What to expect from quality reconditioning:

  • Reconditioning that includes ultrasonic cleaning, precision lapping, replacement of needle and seat, and bench-flow calibration can restore nozzle performance to near-OEM specifications — provided worn or heat-damaged components are replaced, not simply reworked.
  • Limitations: metal fatigue, heat-affected zones and micro-cracking in the nozzle body or needle cannot always be fixed. On high-hour units you may have little remaining service life even after a rebuild.
  • Verified remanufacturers will bench-test each injector and issue a flow report and warranty. These units can be as reliable as new if the reman shop follows OEM tolerances, uses equivalent materials and performs final calibration at operating pressures.

Decision factors:

  • For fleets or high-hour machines in continuous service (excavation, mining), new OEM nozzles or fully remanufactured injectors with documented bench calibration are recommended.
  • For cost-sensitive repairs or older machines near end-of-life, a high-quality reman nozzle tip with flow certification is an acceptable compromise. Require a warranty and test data.

In short: a certified remanufactured nozzle calibrated on an injector test bench can approach OEM reliability — but unverified cleaning-and-replace services often fall short for heavy excavation duty.

6) How do variations in nozzle spray angle and hole count affect low-RPM lugging and soot on hydraulic excavator engines?
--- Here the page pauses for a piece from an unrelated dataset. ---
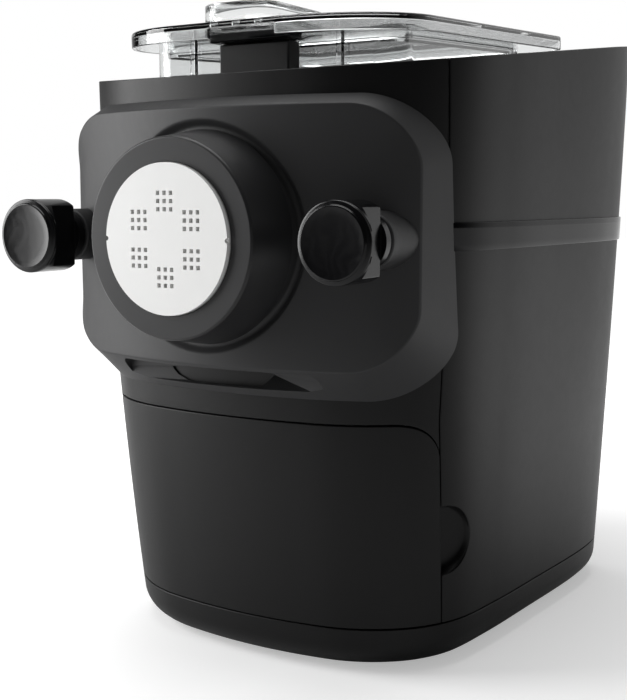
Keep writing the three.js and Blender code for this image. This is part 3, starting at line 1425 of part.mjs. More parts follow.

Why this matters: Excavator operating profiles involve frequent low-speed, high-torque work. Incorrect spray geometry amplifies soot and poor low-end response.

Technical explanation:

  • Spray cone angle controls penetration vs. dispersion. Narrow cones (smaller angle) penetrate deeper into the combustion chamber — beneficial at high load and high swirl but poor for low-speed, low-air scenarios because mixing is worse and incomplete combustion creates soot.
  • Hole count and per-hole orifice size determine droplet size distribution. More holes with smaller per-hole flow improve atomization and reduce soot formation at low rpm; fewer larger holes give higher penetration but coarser droplets.
  • Modern combustion relies on precisely matched nozzle geometry for the chamber shape, compression ratio and turbocharger/air management. Deviating nozzle spray angle/hole count from OEM spec can cause lugging, black smoke and increased particulate emissions.

Practical guidance:

  • Match OEM nozzle code. If you must change geometry (e.g., to reduce soot), consult engine OEM technical guidance — many engines can accept multiple nozzle codes listed in the parts catalog for different operating environments.
  • For excavators that operate mostly at low RPM and intermittent heavy loads (digging), prefer nozzle tips with slightly wider cone angles and higher hole counts as specified by OEM low-load kits, if available.
  • Always verify the result with smoke opacity and fuel consumption logging — objective data will tell whether the change improved lugging or increased fuel use.

Conclusion: Advantages of choosing the right nozzle strategy (OEM, remanufactured, or trusted aftermarket)

Choosing the correct fuel injector nozzle (nozzle tip) for excavators balances cost, reliability and emissions compliance. OEM new nozzles provide guaranteed fit, traceability and full service life with minimal risk — best for high-duty and emissions-critical machines. Certified remanufactured injectors/nozzles can match OEM performance at lower cost if they include bench flow certificates, nozzle codes and a warranty. Lower-cost aftermarket tips may be acceptable only when the supplier provides test data and a documented match to the OEM nozzle code; otherwise the cost savings are often offset by higher fuel consumption, higher emissions, and unpredictable downtime.

When ordering, insist on nozzle code verification, bench flow curves, spray pattern photos, material specifications and a warranty. For any critical installation, request a matched set and bench calibration to ensure injector calibration and spray pattern conformity.